Der Predigttext, der für die Christnacht in diesem Jahr vorgeschlagen ist, steht im Buch des Propheten Hesekiel:

„Und mein Knecht David soll ihr König und ihrer aller einiger Hirte sein. Und sie sollen wandeln in meinen Rechten, und meine Gebote halten, und darnach tun.
Und sie sollen wieder in dem Lande wohnen, das ich meinem Knecht Jakob gegeben habe, darin eure Väter gewohnt haben. Sie und ihre Kinder und Kindeskinder sollen darin wohnen ewiglich, und mein Knecht David soll ewiglich ihr Fürst sein.
Und ich will mit ihnen einen Bund des Friedens machen, das soll ein ewiger Bund sein mit ihnen; und will sie erhalten und mehren, und mein Heiligtum soll unter ihnen sein ewiglich Und ich will unter ihnen wohnen, und will ihr Gott sein, und sie sollen mein Volk sein., daß auch die Heiden sollen erfahren, daß ich der Herr bin, der Israel heilig macht, wenn mein Heiligtum ewiglich unter ihnen sein wird.“ Hesekiel 37, 24 – 28


Liebe Gemeinde,
Fahrt Ihr an Weihnachten nach Hause?
Fährst Du zu Deinen Eltern oder kommst Du mit zu uns nach Hause?
Sollen wir Mutter holen oder besuchen wir sie erst am ersten Feiertag?

Solche Entscheidungen sind in dieser Stunde längst gefallen,
da und dort seit Wochen diskutiert,
manchmal einfach entschieden, wie man es immer gemacht hat,
manchmal unter ganz neuen Voraussetzungen notwendig,
da gingen Kinder aus dem Haus und die Eltern sind mobiler als früher,
dort kamen Enkelkinder hinzu, und die Kinder müssen jetzt bleiben, wo sie als Familie Wurzeln geschlagen haben,
da führte die Pensionierung zu einem Ortswechsel, hin zu den Kindern und Enkeln,
dort war der Weg ins Pflegeheim unabwendbar,
und manche Trennung hat vormals gute Gemeinschaften aufgelöst.

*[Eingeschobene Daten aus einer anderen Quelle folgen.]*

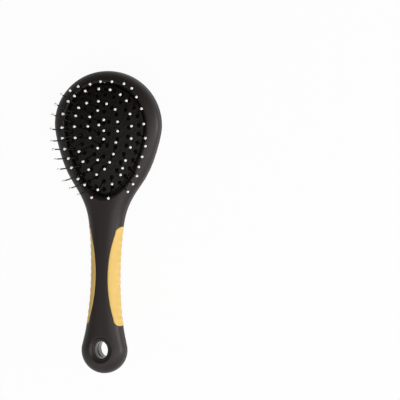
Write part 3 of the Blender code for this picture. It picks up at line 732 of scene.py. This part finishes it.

Das Weihnachtsfest ist in unserer Kultur ein Fest des dankbaren Rückblicks oder auch der bitteren Bilanz, mehr noch als die bürgerliche Jahreswende, aber in einem ganz bestimmten Sinn: Das Weihnachtsfest, so wie es sich uns eingeprägt hat, stellt durch sein Hauptthema: „Frieden auf Erden allen Menschen guten Willens“ vor die Frage nach der Qualität von Bindungen.
Wie lebt eine Familie am Ende dieses Jahres zusammen?
Sind Freunde noch Freunde?
Wem habt Ihr geschrieben?
Wen habt Ihr inzwischen abgeschrieben?
Auf wen können wir uns noch verlassen?
Wohin fahrt oder geht Ihr, um heimzukehren?
Wo seid Ihr wirklich zuhause, wo fühlt Ihr Euch zuhause?
Und nach welchen Gesichtspunkten fallen diese Entscheidungen letztlich?

Am liebsten danach, wo man sich zuhause fühlt, wo einem nicht ein fremder Geist aufgedrängt wird, wo man sich gut fühlt, wo es friedlich zugeht, man nicht von sich selbst entfremdet wird, und vor allem, wo man nicht in unfriedliche Verhältnisse hineingezwungen wird, in den Streit der Schwäger, in den Zank der Kinder, in den Unfrieden der Alten.
Daß man nicht auf einmal, nur weil man an einem Festtag zusammenkommt, ganz unangenehm außer sich gerät, weil ein Mensch dabei ist, der mir oder Dir ganz fremd ist, und vor allem – gerade wenn ich ihn gut kenne -, mich mir selbst entfremdet, über den ich mich aufrege, der mich herausfordert, vielleicht, weil er mich nicht mag oder ich seine Ansichten absolut nicht teilen kann.

Liebe Gemeinde!
Bitter hätte die Bilanz des Propheten wohl sein müssen, Hesekiel, von dem es heißt, er sei Priester am Tempel in Jerusalem gewesen, und habe den Untergang der Stadt miterlebt, oder mindestens die erste Eroberung 597, denn wo gehört er nun noch hin, da die Institutionen zerfallen sind, denen er angehörte, - der Tempel, die Stadt – und vermutlich auch seine Familie, denn die Honoratioren waren als erste in die Verbannung, ins Exil nach Babylon gebracht worden? Ein Volk ohne Elite läßt sich leichter beherrschen.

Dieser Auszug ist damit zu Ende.